Taking a Shot at the V-22

There were two reported cases of MV-22 Osprey tiltrotor aircraft taking hostile fire during their seven-month tour in Iraq that just concluded, according to Marine Corps officials. One attack involved small arms fire, while the second dealt with a rocket, Lt. Col. Paul Rock, commander of Marine Medium Lift Squadron 263, told reporters May 2 during a Pentagon briefing (see above). Both attacks missed. “For both those instances, we were already moving fast,” Rock said. The Osprey carries a small caliber gun on its rear ramp, but the gun cannot be effectively employed at the speeds that the aircraft flies when in “airplane mode” with its rotors forward, he said.
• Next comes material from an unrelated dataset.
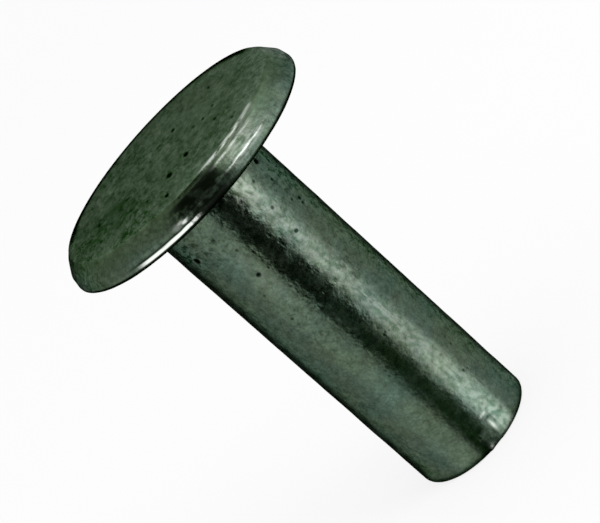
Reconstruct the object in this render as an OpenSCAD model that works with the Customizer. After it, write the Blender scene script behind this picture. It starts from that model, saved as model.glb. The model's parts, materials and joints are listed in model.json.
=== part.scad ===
// Semi-tubular brake lining rivet, cold headed in one piece.
// It stands on its tail: z = 0 is the tail end and the head faces +Z. Millimetres.

/* [Shank] */
// Diameter of the shank
shank_d = 8; // [5:0.1:12]
// Length of the shank below the head
shank_len = 23.5; // [16:0.5:40]
// Radius of the rounded edge round the tail
tail_r = 0.25; // [0.1:0.05:0.4]
// Radius of the fillet where the shank runs into the head
neck_r = 0.3; // [0.1:0.05:0.8]

/* [Head] */
// Widest diameter of the head, just above its seat
head_d = 17.4; // [15:0.1:24]
// Height of the side band, from the seat to the shoulder
band_h = 0.75; // [0.6:0.05:2]
// How far the side band leans in towards the shoulder, in degrees
band_lean = 13; // [0:1:20]
// Width of the lower, steeper step of the shoulder
lower_w = 0.45; // [0.3:0.05:0.8]
// Height of the lower step of the shoulder
lower_h = 0.6; // [0.3:0.05:1]
// Width of the upper, flatter step of the shoulder
upper_w = 0.3; // [0.25:0.05:0.6]
// Height of the upper step of the shoulder
upper_h = 0.35; // [0.25:0.05:0.6]
// Radius that softens each ridge of the shoulder
ridge_r = 0.12; // [0.05:0.01:0.15]
// Radius of the corner between the side band and the seat
seat_r = 0.22; // [0.1:0.01:0.3]

/* [Tail bore] */
// Wall that the blind bore leaves round the tail, to be rolled over
tail_wall = 1.25; // [0.9:0.05:1.6]
// Depth of the bore at its full diameter
bore_depth = 7.5; // [3:0.5:10]
// Full angle of the cone at the bottom of the bore
bore_point = 120; // [100:5:150]
// Width of the lead-in chamfer at the mouth of the bore
mouth_w = 0.25; // [0.1:0.05:0.3]

/* [Hidden] */
$fn = 128;

// Facets of each rounded corner of the outline
arc_steps = 8;
// How far the bore's cutter reaches past the tail end that it opens
overcut = 1;

head_h = band_h + lower_h + upper_h;
total_len = shank_len + head_h;

shank_rad = shank_d / 2;
bore_rad = shank_rad - tail_wall;
bore_tip_h = bore_rad / tan(bore_point / 2);

// The band's foot lies outside the widest radius, because its corner is rounded back to it.
foot_rad = head_d / 2 + seat_r * (tan(band_lean) + 1 / cos(band_lean) - 1);
shoulder_rad = foot_rad - band_h * tan(band_lean);
ridge_rad = shoulder_rad - lower_w;
face_rad = ridge_rad - upper_w;

shoulder_z = shank_len + band_h;
ridge_z = shoulder_z + lower_h;

// Unit vector from point a to point b.
function toward(a, b) = (b - a) / norm(b - a);

// Arc of radius r that rounds the corner at b between its neighbours a and c.
function rounded(a, b, c, r) =
    r == 0 ? [b] :
    let (
        to_a = toward(b, a),
        to_c = toward(b, c),
        half = acos(to_a * to_c) / 2,
        centre = b + toward([0, 0], to_a + to_c) * r / sin(half),
        start = b + to_a * r / tan(half) - centre,
        turn = sign(to_a.y * to_c.x - to_a.x * to_c.y) * (180 - 2 * half)
    )
    [for (i = [0 : arc_steps])
        let (t = turn * i / arc_steps)
        centre + [start.x * cos(t) - start.y * sin(t), start.x * sin(t) + start.y * cos(t)]];

// Half outline of the solid rivet, up the outside from the tail: [radius, height, corner radius].
OUTLINE = [
    [0, 0, 0],
    [shank_rad, 0, tail_r],
    [shank_rad, shank_len, neck_r],
    [foot_rad, shank_len, seat_r],
    [shoulder_rad, shoulder_z, ridge_r],
    [ridge_rad, ridge_z, ridge_r],
    [face_rad, total_len, ridge_r],
    [0, total_len, 0],
];

function corner(i) = let (p = OUTLINE[i % len(OUTLINE)]) [p.x, p.y];

// The headed blank, before its tail is bored.
module blank() {
    rotate_extrude()
        polygon([
            for (i = [0 : len(OUTLINE) - 1])
                each rounded(corner(i + len(OUTLINE) - 1), corner(i), corner(i + 1), OUTLINE[i].z)
        ]);
}

// The blind bore, with its lead-in chamfer and its conical bottom.
module tail_bore() {
    rotate_extrude()
        polygon([
            [0, -overcut],
            [bore_rad + mouth_w + overcut, -overcut],
            [bore_rad, mouth_w],
            [bore_rad, bore_depth],
            [0, bore_depth + bore_tip_h],
        ]);
}

module rivet() {
    color("slategray")
        difference() {
            blank();
            tail_bore();
        }
}

rivet();
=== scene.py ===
"""Looks of the brake lining rivet: one steel piece, standing on its tail with its head up.

Lengths are in millimetres. Azimuths are in degrees, from -Y, where the camera stands, towards +X.
A span is the low and the high limit of something, and then how softly it begins and ends.
"""

import json
import math
from collections import namedtuple

import bmesh
import bpy
import numpy as np
from mathutils import Matrix, Vector, noise


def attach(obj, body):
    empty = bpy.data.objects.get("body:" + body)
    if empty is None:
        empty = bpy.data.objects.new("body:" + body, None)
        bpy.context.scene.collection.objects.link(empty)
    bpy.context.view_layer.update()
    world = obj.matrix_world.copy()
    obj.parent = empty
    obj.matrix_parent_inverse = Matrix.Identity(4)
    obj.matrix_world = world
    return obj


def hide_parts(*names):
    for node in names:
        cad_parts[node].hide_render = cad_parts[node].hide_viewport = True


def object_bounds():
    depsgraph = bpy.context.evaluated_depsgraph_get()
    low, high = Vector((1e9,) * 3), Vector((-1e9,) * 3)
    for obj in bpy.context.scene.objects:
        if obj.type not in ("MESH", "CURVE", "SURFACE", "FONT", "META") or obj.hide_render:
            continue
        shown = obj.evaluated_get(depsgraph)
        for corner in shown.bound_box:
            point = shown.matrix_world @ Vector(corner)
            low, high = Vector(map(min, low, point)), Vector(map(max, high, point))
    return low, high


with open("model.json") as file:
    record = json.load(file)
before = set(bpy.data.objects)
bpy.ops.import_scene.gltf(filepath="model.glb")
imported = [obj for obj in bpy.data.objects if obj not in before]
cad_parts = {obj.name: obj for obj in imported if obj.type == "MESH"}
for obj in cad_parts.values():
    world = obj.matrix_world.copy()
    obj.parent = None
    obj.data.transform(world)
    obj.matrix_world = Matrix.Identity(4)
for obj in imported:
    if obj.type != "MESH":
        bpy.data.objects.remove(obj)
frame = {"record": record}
cad_box = [list(corner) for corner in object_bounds()]

MM = 0.001
SEED = 7

# ---- sizes of the CAD model ----
mounts = {mount["name"]: mount for mount in frame["record"]["mounts"]}
SHANK_R = mounts["shank"]["dims"]["r_mm"]
SHANK_LEN = round(mounts["head_seat"]["pos_m"][2] / MM, 2)
HEAD_R = round(cad_box[1][0] / MM, 2)
BAND_H, BAND_LEAN = 0.75, math.radians(13)
LOWER_W, LOWER_H, UPPER_W, UPPER_H = 0.45, 0.6, 0.3, 0.35
TAIL_R, NECK_R, SEAT_R, RIDGE_R = 0.25, 0.3, 0.22, 0.12
MOUTH_W, BORE_POINT = 0.25, math.radians(120)
BORE_R = mounts["tail_bore"]["dims"]["r_mm"]
BORE_DEPTH = MOUTH_W + mounts["tail_bore"]["dims"]["length_mm"]

SHOULDER_Z = SHANK_LEN + BAND_H
RIDGE_Z = SHOULDER_Z + LOWER_H
FACE_Z = RIDGE_Z + UPPER_H
FOOT_R = HEAD_R + SEAT_R * (math.tan(BAND_LEAN) + 1 / math.cos(BAND_LEAN) - 1)
SHOULDER_R = FOOT_R - BAND_H * math.tan(BAND_LEAN)
STEP_R = SHOULDER_R - LOWER_W
FACE_R = STEP_R - UPPER_W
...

Accordingly, the Marines and US Special Operations Command, which will operate the Air Force’s CV-22 Osprey variant, are working on adding a 360-degree gun underneath the aircraft’s belly for improved self-defense lethality. Lt. Gen. George Trautman, deputy commandant for Marine Corps aviation, said work on the belly-mounted gun is progressing. “We’ve wanted an all-quadrant weapon on this for a long time,” he said. “It’s hard to do.” The Cobra attack helicopter is the Marine’s only helicopter with a fixed forward-firing gun today. Trautman said, if testing goes well, the plan is to deploy CV-22s with the gun system in the fall.